Monday, 24 August 2015

The men who held Charlie Chaplin's body for $600,000 ransom


In 1978, two men stole the corpse of Charlie Chaplin from a cemetery in the Swiss village of Corsier-sur-Vevey, located in the hills above Lake Geneva, near Lausanne, Switzerland. 

Immediately after the body snatching, Chaplin's widow, Oona, received a ransom demand of some $600,000, which she refused to pay, saying that her husband would have thought the demand “ridiculous.” The callers then made threats against her two youngest children. 

After a five-week investigation, police arrested two auto mechanics—Roman Wardas, of Poland, and Gantscho Ganev, of Bulgaria. Busted, the criminals led police to Chaplin's body, which they had buried in a cornfield about one mile from his family's home in Corsier.

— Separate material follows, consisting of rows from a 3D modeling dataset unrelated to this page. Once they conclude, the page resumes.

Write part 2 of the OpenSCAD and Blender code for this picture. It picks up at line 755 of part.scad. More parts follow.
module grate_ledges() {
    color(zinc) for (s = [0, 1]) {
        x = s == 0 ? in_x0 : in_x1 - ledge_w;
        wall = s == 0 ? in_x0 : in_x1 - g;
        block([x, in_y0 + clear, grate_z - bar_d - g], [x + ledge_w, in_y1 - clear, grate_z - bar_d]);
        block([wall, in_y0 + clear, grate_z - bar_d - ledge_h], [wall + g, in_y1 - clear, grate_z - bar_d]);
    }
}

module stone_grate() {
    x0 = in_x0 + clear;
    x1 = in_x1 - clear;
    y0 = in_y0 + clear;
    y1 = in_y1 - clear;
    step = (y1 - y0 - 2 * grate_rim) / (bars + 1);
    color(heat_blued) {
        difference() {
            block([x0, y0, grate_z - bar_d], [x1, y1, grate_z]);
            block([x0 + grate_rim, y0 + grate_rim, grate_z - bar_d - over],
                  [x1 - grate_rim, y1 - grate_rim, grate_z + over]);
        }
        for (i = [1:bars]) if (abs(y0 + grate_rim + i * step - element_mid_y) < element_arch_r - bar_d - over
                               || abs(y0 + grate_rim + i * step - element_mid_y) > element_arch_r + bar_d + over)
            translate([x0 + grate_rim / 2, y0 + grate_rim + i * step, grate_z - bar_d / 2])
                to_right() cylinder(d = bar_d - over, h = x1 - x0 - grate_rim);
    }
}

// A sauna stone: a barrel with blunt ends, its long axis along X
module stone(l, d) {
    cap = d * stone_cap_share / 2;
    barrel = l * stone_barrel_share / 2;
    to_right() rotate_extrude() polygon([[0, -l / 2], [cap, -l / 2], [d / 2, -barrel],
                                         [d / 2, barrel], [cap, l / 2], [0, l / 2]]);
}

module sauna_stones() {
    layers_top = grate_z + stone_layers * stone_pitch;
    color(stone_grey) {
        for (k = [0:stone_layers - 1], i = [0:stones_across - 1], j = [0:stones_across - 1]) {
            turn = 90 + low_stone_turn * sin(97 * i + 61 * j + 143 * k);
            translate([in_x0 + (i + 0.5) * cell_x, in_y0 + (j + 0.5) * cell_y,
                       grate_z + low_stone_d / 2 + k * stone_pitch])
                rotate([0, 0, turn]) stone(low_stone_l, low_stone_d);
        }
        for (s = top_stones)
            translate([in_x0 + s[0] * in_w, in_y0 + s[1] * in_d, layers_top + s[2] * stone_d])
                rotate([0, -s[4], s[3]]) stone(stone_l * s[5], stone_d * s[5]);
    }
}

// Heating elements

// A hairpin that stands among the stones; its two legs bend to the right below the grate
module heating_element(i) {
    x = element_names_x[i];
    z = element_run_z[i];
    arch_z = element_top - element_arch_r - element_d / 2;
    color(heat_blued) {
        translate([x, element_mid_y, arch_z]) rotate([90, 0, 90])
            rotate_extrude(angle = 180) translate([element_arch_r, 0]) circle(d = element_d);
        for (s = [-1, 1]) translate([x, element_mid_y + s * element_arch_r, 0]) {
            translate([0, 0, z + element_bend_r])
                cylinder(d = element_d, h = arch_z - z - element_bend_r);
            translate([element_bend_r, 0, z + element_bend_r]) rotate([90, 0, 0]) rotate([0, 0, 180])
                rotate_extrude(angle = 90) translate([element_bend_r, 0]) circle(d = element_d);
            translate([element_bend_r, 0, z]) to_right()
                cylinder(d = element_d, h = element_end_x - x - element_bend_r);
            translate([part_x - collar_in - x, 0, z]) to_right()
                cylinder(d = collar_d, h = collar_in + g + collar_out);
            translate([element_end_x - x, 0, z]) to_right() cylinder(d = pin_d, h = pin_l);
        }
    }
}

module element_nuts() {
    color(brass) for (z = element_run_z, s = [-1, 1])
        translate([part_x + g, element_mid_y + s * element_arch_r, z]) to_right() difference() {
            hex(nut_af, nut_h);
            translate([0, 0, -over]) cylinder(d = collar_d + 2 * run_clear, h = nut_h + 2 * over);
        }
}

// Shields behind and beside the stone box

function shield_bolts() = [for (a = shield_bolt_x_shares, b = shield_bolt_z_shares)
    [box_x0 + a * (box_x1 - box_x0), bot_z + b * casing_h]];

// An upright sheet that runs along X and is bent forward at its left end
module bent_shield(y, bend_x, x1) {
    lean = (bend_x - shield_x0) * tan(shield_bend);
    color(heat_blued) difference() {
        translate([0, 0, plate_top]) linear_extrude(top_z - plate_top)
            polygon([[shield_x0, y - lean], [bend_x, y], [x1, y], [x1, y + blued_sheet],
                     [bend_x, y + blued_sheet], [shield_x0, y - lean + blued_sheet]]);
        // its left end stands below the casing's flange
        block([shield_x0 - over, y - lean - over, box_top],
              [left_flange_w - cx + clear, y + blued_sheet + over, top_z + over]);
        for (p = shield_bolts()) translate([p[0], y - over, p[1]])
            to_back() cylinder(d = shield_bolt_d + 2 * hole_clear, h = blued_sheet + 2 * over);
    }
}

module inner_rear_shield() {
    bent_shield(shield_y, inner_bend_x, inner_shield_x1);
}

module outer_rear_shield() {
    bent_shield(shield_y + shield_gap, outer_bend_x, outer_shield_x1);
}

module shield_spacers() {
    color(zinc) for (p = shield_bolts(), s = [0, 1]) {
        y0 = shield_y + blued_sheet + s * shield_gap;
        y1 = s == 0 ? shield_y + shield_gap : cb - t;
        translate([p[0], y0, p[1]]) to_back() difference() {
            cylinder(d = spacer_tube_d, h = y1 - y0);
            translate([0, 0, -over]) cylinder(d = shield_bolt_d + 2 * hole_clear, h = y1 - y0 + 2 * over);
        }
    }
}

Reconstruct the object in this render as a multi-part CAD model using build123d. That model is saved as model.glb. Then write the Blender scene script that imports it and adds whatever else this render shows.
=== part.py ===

In December 1978, Wardas and Ganev were convicted of grave robbing and attempted extortion. Wardas and Ganev apparently stole Chaplin's body in an attempt to solve their financial difficulties. 

Wardas, identified as the mastermind of the plot, was sentenced to four-and-a-half years of hard labor. Ganev was given an 18-month suspended sentence, as he was believed to have limited responsibility for the crime. 

As for Chaplin, his family reburied his body in a concrete grave, where he remains, in peace, to this day.